No palco, Solzhenitsyn, aclamado pelo já clássico “Arquipélago Gulag”, sobre o terror dos campos soviéticos dos quais ele tinha sido prisioneiro por quase dez anos, não elogiava a liberdade americana nem expressava gratidão pelo refúgio que o país ofereceu: “desde os tempos antigos, o declínio na coragem foi considerado o início do fim.” Segundo ele, estávamos afundados em materialismo e acomodação, o que nunca termina bem.

Aquela figura, que parecia saída de um livro de Dostoiévski, não era o orador convencional de uma cerimônia de formatura, com palavras de coach motivacional e hacks de sucesso; ele era um sobrevivente, um homem que havia enfrentado o peso de um império brutal e genocida em campos de concentração.

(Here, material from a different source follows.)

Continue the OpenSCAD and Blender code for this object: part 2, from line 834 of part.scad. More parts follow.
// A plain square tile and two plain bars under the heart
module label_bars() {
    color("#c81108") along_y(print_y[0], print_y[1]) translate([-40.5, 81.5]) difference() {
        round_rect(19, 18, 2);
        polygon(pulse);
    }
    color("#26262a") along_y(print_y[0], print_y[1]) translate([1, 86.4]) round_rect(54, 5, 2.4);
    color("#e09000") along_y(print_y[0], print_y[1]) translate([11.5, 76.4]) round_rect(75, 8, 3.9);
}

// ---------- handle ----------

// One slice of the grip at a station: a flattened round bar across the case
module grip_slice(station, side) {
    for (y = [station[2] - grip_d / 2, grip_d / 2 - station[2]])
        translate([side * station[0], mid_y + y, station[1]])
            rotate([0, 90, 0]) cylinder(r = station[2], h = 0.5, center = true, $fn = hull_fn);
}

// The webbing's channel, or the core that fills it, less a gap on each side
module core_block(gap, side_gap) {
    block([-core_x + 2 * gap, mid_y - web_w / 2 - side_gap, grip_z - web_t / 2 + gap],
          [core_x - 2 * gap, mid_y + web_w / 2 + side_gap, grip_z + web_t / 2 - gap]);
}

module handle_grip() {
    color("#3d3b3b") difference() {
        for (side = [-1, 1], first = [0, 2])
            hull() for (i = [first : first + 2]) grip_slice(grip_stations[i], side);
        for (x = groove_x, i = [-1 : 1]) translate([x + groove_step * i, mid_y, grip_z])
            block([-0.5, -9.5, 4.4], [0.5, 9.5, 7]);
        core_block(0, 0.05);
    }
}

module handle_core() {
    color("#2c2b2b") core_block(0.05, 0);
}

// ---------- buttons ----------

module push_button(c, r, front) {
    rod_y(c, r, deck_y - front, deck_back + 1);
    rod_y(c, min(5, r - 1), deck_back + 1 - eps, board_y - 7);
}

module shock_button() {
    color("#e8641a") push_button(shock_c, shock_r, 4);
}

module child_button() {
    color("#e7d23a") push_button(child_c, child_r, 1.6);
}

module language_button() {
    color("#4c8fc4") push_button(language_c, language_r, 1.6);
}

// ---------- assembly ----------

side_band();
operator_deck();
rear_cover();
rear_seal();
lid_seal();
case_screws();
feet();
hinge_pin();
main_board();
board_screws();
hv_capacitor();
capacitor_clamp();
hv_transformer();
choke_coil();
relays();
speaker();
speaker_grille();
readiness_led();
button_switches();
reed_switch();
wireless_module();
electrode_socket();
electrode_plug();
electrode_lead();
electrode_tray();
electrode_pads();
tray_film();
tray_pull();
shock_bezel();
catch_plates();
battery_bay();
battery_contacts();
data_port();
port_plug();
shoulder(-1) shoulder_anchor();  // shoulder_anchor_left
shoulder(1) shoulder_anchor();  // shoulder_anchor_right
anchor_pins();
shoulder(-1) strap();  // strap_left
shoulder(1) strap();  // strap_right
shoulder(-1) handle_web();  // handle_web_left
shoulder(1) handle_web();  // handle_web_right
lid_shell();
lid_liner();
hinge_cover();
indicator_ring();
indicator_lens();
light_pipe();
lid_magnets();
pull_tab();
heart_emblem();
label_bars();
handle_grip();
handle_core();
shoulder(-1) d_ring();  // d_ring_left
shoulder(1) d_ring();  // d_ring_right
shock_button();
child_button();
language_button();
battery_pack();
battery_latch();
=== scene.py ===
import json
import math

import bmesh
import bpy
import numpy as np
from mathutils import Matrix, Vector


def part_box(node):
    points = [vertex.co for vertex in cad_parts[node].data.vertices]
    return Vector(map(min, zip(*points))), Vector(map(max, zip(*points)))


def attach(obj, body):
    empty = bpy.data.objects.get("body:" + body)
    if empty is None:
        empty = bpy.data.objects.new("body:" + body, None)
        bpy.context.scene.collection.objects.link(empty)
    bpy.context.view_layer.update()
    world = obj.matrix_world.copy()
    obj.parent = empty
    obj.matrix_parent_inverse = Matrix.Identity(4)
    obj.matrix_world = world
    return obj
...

Ele falava como um profeta bíblico, com a dureza de quem já não teme o peso da verdade. Solzhenitsyn tinha um Nobel de Literatura e era mundialmente respeitado, mas naquele dia parecia deslocado, inquieto, como um exilado no meio de ricos privilegiados e alienados.

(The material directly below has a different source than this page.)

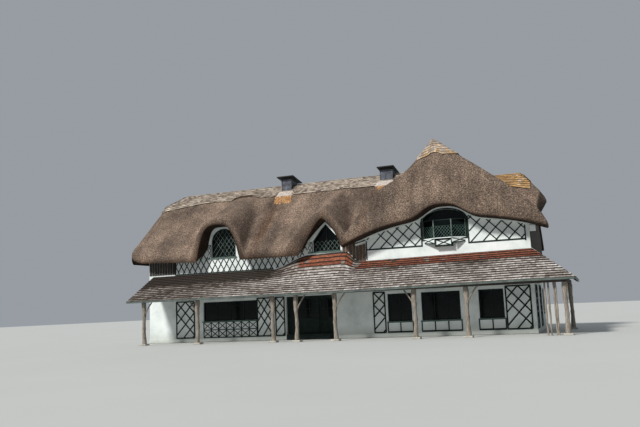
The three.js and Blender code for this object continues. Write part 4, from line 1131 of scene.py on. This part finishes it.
braces = cut(0.07, -0.27, 0.02, (5.37, 4.42, 5.37, 4.8), (6.17, 4.42, 6.17, 4.8))
braces += cut(0.045, -0.02, 0.004, (5.4, 4.47, 6.14, 4.76))
braces += cut(0.045, -0.02, 0.0055, (5.4, 4.76, 6.14, 4.47))
braces += cut(0.05, -0.27, 0.015, (5.34, 4.45, 6.2, 4.45))
frame_parts.append(nail_laths("bay_brackets", braces, "apron"))
settle(join_pieces("oriel_frame", frame_parts), green, "joinery", stands_for=("oriel_bay",))
for name, parts, finish in (("oriel_posts", post_parts, came), ("oriel_glass", pane_parts, glass),
                            ("oriel_diamond_bars", rod_parts, sill_paint),
                            ("oriel_sill", sill_parts, white)):
    settle(join_pieces(name, parts), finish, "joinery")
roof_sheet, u, v, low = model_sheet("bay_lead_flat", 6, 2)
lay_sheet(roof_sheet, np.where(v < 0.4, 5.32 + 0.9 * u, 4.74 + 2.1 * u),
          np.where(v < 0.4, 1.84, np.where(v < 0.6, 2.02, 2.195)), 5.752 - np.where(low, 0.03, 0.0))
settle(roof_sheet, green, "joinery")
fix_laths("oriel_apron", cut(0.3, -0.26, -0.02, (5.36, 4.62, 6.18, 4.62)), "apron", white)


# Chimneys: short square stacks clad in sheet lead with a flared cover, dull grey going to
# near black under the cover, standing on the main ridge.
STACK_Y, STACK_DEPTH, STACK_FOOT = 5.95, 0.9, 8.55


def lid_top(y, front_z):
    return front_z - 0.17 * (y - 5.25)


def round_edges(piece, width, segments):
    rounded = piece.modifiers.new("rounded_edges", "BEVEL")
    rounded.width = width
    rounded.segments = segments
    bpy.ops.object.modifier_apply(modifier="rounded_edges")


def model_stack(name, x0, x1, front_z):
    # A box with dressed panels on its four faces, its head cut to the fall of the lid.
    piece = model_block(name, ((x0 + x1) / 2, STACK_Y, 9.0), (x1 - x0, STACK_DEPTH, 0.8))
    for vertex in piece.data.vertices:
        is_head = vertex.co.z > 9
        vertex.co.z = lid_top(vertex.co.y, front_z) - 0.131 if is_head else STACK_FOOT
    pick("FACE", piece.data.polygons, lambda face: abs(face.normal.z) < 0.5)
    bpy.ops.mesh.inset(thickness=0.06, use_individual=True)
    bpy.ops.transform.shrink_fatten(value=-0.015)
    bpy.ops.object.mode_set(mode="OBJECT")
    round_edges(piece, 0.012, 2)
    return piece


def draw_up(name, outline, stations):
    # Draws the outline in hand through stations of place, width and depth, and closes it.
    piece = bpy.context.object
    piece.name = name
    bpy.ops.object.mode_set(mode="EDIT")
    bpy.ops.mesh.select_all(action="SELECT")
    place, wide, deep = outline
    for next_place, next_wide, next_deep in stations:
        step = [b - a for a, b in zip(place, next_place)]
        bpy.ops.mesh.extrude_region_move(TRANSFORM_OT_translate={"value": step})
        bpy.ops.transform.resize(value=(next_wide / wide, next_deep / deep, 1),
                                 center_override=next_place)
        place, wide, deep = next_place, next_wide, next_deep
    face_outwards()
    return piece


def model_lid(name, x0, x1, stations, front_z):
    # A sheet spread outward through stations of half sizes and height, then tilted back.
    bpy.ops.object.select_all(action="DESELECT")
    bpy.ops.mesh.primitive_plane_add(size=2, location=(0, 0, 0))
    wide, deep, height = stations[0]
    for vertex in bpy.context.object.data.vertices:
        vertex.co = (math.copysign(wide, vertex.co.x), math.copysign(deep, vertex.co.y), height)
    rings = [((0, 0, z), half_x, half_y) for half_x, half_y, z in stations]
    piece = draw_up(name, rings[0], rings[1:])
    for vertex in piece.data.vertices:
        y = vertex.co.y + STACK_Y
        vertex.co = (vertex.co.x + (x0 + x1) / 2, y, lid_top(y, front_z) + vertex.co.z)
    return piece


# Milled sheet lead, weathered: blue-grey, half metallic and dented where it was dressed.
lead = mottled("weathered_sheet_lead", {"Metallic": 0.55, "Roughness": 0.55}, (4.0, 6.0, 0.65),
               [(0.3, "#282a31"), (0.55, "#52565e"), (0.75, "#7a7e85")], relief=(0.3, 0.02))
# The same lead under soot: near black and dull.
soot = mottled("sooted_lead_cover", {"Metallic": 0.3, "Roughness": 0.6}, (5.0, 5.0),
               [(0.35, "#0c0e11"), (0.7, "#202429")])
for name, x0, x1, lid_x0, lid_x1, front_z in (
        ("left_chimney", -4.53, -3.87, -4.72, -3.64, 9.6),
        ("right_chimney", 1.66, 2.43, 1.56, 2.56, 9.51)):
    settle(model_stack(name + "_lead_stack", x0, x1, front_z), lead, "lead",
           stands_for=(name + "_stack",))
    half, wide = (x1 - x0) / 2, (lid_x1 - lid_x0) / 2
    lid = model_lid(name + "_lead_lid", lid_x0, lid_x1, [
        (half + 0.01, 0.46, -0.129), (half + 0.04, 0.49, -0.1), (wide * 0.86, 0.61, -0.075),
        (wide, 0.7, -0.055), (wide, 0.7, -0.012), (wide - 0.015, 0.685, 0.0),
        (wide * 0.4, 0.3, 0.001)], front_z)
    settle(lid, soot, "lead", stands_for=(name + "_cap",))


# Beams, posts and poles: bare trunks with the bark off, standing on foot stones, with grown
# branches kept as braces, under squared darker beams.
# Trunk wood: pale grey and dry, checked along its length, the checks drawn 45 mm apart.
trunk_wood = mottled("bare_weathered_trunk", {"Roughness": 0.88}, (22.0, 7.0, 0.7),
                     [(0.30, "#4d463d"), (0.48, "#7f776c"), (0.62, "#9d9589"), (0.78, "#ada69b")],
                     stretch=(1.0, 1.0, 0.16), relief=(0.6, 0.015))
# Squared oak: dark brown and open grained, with a trace of sheen.
beam_wood = mottled("dark_squared_oak", {"Roughness": 0.75}, (8.0, 6.0),
                    [(0.3, "#231d19"), (0.7, "#4a4038")], stretch=(0.2, 3.0, 3.0),
                    relief=(0.4, 0.008))
# Limestone: cool pale grey, matt and pitted by feet and frost.
stone = mottled("worn_grey_limestone", {"Roughness": 0.85}, (7.0, 7.0, 0.6),
                [(0.3, "#8f8c84"), (0.7, "#c0bcb1")], relief=(0.4, 0.01))
finish_nodes(beam_wood, "veranda_beam", "side_beam")
finish_nodes(stone, "ground_floor")


def model_trunk(name, stations, sides, seed):
    # A ring is drawn up through stations of x, y, z and radius, and swelled into knots.
    bpy.ops.object.select_all(action="DESELECT")
    x, y, z, radius = stations[0]
    bpy.ops.mesh.primitive_circle_add(vertices=sides, radius=radius, fill_type="NGON",
                                      location=(x, y, z))
    bpy.ops.object.transform_apply(location=True)
    rings = [(tuple(spot), r, r) for *spot, r in stations]
    piece = draw_up(name, rings[0], rings[1:])
    low, high = stations[0][2], stations[-1][2]
    for vertex in piece.data.vertices:
        if low + 0.01 < vertex.co.z < high - 0.01:
            spot = Vector((vertex.co.x * 4, vertex.co.y * 4, vertex.co.z * 1.6 + seed))
            vertex.co += vertex.normal * (0.13 * radius * noise.noise(spot))
    bpy.ops.object.shade_smooth_by_angle(angle=math.radians(60))
    return piece


# name, x, y, lean at the foot, bow and reach of the branch
POSTS = [
    ("post_1", -10.6, 0, 0.03, -0.04, 0.5), ("post_2", -7.2, 0, -0.04, 0.045, -0.52),
    ("post_3", -2.81, 0, 0.025, -0.035, 0), ("post_4", -1.49, 0, -0.03, 0.05, 0.48),
    ("post_5", 0.56, 0, 0.035, -0.045, 0.56), ("post_6", 4.59, 0, -0.025, 0.035, -0.5),
    ("post_7", 7.02, 0, 0.03, -0.03, 0.52), ("post_8", 11.35, 0, -0.02, 0.03, 0),
    ("post_9", 11.38, 6.35, 0, 0.025, 0),
]
POST_FOOT, POST_LENGTH = 0.06, 2.255
feet = []
for number, (name, x, y, lean, bow, brace) in enumerate(POSTS):
    stations = []
    for i in range(17):
        t = i / 16
        bend = bow * math.sin(math.pi * 1.6 * t)
        knot = 0.02 if i in (6, 11) else 0
        radius = 0.122 - 0.035 * math.sin(math.pi * min(t * 1.15, 1)) + knot
        stations.append((x + lean * (1 - t) + bend * t * (1 - t) * 3, y,
                         POST_FOOT + POST_LENGTH * t, radius))
    parts = [model_trunk(name + "_trunk", stations, 14, number * 3.7)]
    if brace:
        arm = [(x + brace * t ** 1.35, y, 1.45 + 0.86 * t, 0.05 - 0.012 * math.sin(math.pi * t))
               for t in (i / 8 for i in range(9))]
        parts.append(model_trunk(name + "_branch", arm, 10, number * 5.1))
    settle(join_pieces(name + "_trunk", parts), trunk_wood, "bark_timber", stands_for=(name,))
    foot = model_block("foot_stone", (x, y, 0.045), (0.42, 0.4, 0.09))
    round_edges(foot, 0.02, 3)
    feet.append(foot)
settle(join_pieces("post_foot_stones", feet), stone, "stone")

poles = []
for number, x in enumerate((10.5, 10.65, 10.89, 10.96)):
    stations = [(x + 0.008 * math.sin(2.1 * i + number), 0, 2.315 * i / 10,
                 0.043 - 0.004 * math.sin(i)) for i in range(11)]
    poles.append(model_trunk("pole", stations, 10, number * 2.3))
settle(join_pieces("screen_poles", poles), trunk_wood, "bark_timber", stands_for=("pole_screen",))


# Door, its frame and the glazed screen keep their CAD form and take the green paint; two
# panes of glass painted dark as the shade behind, and slender bars, are set in each, and a pull
# handle is on the leaf.
GLASS_FOOT, PANE = 1.122, 0.0065
DOOR_GLASS, SCREEN_GLASS = (-1.088, -0.357, 2.078), (-2.888, -1.37, 2.134)
finish_nodes(green, "door_frame", "garden_door", "glazed_screen")
finish_nodes(beam_wood, "upper_floor")
for name, body, (x0, x1, top), near in (
        ("door_glass_outer", "door", DOOR_GLASS, 0.236),
        ("door_glass_inner", "door", DOOR_GLASS, 0.2615),
        ("screen_glass_outer", "house", SCREEN_GLASS, 0.213),
        ("screen_glass_inner", "house", SCREEN_GLASS, 0.2405)):
    outline = [(x0, GLASS_FOOT), (x1, GLASS_FOOT), (x1, top), (x0, top)]
    settle(model_plate(name, outline, "front", near, near + PANE), glass, "joinery", body=body)
door_trim = cut(0.03, -0.236, -0.229, (-1.088, 1.6, -0.357, 1.6))
door_trim += cut(0.03, -0.236, -0.2285, (-0.7225, 1.12, -0.7225, 2.08))
for a0, a1 in ((-1.08, -0.76), (-0.69, -0.37)):
    door_trim += cut(0.03, -0.23, -0.218, (a0, 0.42, a1, 0.42), (a0, 1.0, a1, 1.0))
    door_trim += cut(0.03, -0.23, -0.217, (a0, 0.42, a0, 1.0), (a1, 0.42, a1, 1.0))
fix_laths("door_bars_and_mouldings", door_trim, "front", green, body="door")
screen_trim = cut(0.03, -0.213, -0.204, *[(x, 1.12, x, 2.135) for x in (-2.51, -2.13, -1.75)])
screen_trim += cut(0.03, -0.213, -0.2035, (-2.89, 1.62, -1.37, 1.62))
fix_laths("screen_bars", screen_trim, "front", green)
# Forged iron, waxed: blue-black, half glossy, with hammer marks.
iron = mottled("black_forged_iron", {"Metallic": 0.7, "Roughness": 0.5}, (40.0, 4.0),
               [(0.3, "#15161a"), (0.7, "#2c2e33")])
pull = [(-1.145, 2.43 - 0.035 * math.sin(math.pi * t) ** 0.5, 1.02 + 0.16 * t,
         0.007 + 0.002 * math.sin(math.pi * t)) for t in (i / 8 for i in range(9))]
settle(model_trunk("door_pull", pull, 10, 2.0), iron, "joinery", body="door")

A frase de Solzhenitsyn que mais me marcou e que sempre cito é: "a linha que separa o bem do mal atravessa o coração de cada ser humano." Somos infinitamente capazes de escolher, a cada momento, entre o certo e o errado, o justo e o injusto, a vida e a morte, o céu e o inferno.

Como historiador, pensador e dramaturgo, ele também deu ao mundo insights como "a violência só pode ser disfarçada pela mentira, e a mentira só pode ser mantida pela violência". Ler Solzhenitsyn nunca será ultrapassado ou datado. Suas lições e reflexões são eternas.

O russo não estava ali na mais conhecida e respeitada universidade do mundo para aplausos fáceis. Parte da audiência esperava uma condenação feroz do comunismo e uma celebração da liberdade e dos ideais ocidentais. Em vez de endossar o sonho americano, ele iniciou seu discurso, intitulado “Um Mundo Dividido”, com uma clareza brutal, e a cada frase se tornava mais sombrio.

A primeira-dama americana da época, Rosalynn Carter, reagiu ao discurso no National Press Club: “O povo deste país não é fraco, covarde ou espiritualmente exausto.” Muitos comentaristas reclamaram, dizendo que ele era ingrato pelo refúgio que os Estados Unidos haviam oferecido.

Ele sabia dos riscos de falar o que pensava e era um testemunho vivo do preço que se paga pelo compromisso inegociável com as próprias convicções.

"A liberdade ilimitada leva inevitavelmente à corrupção moral."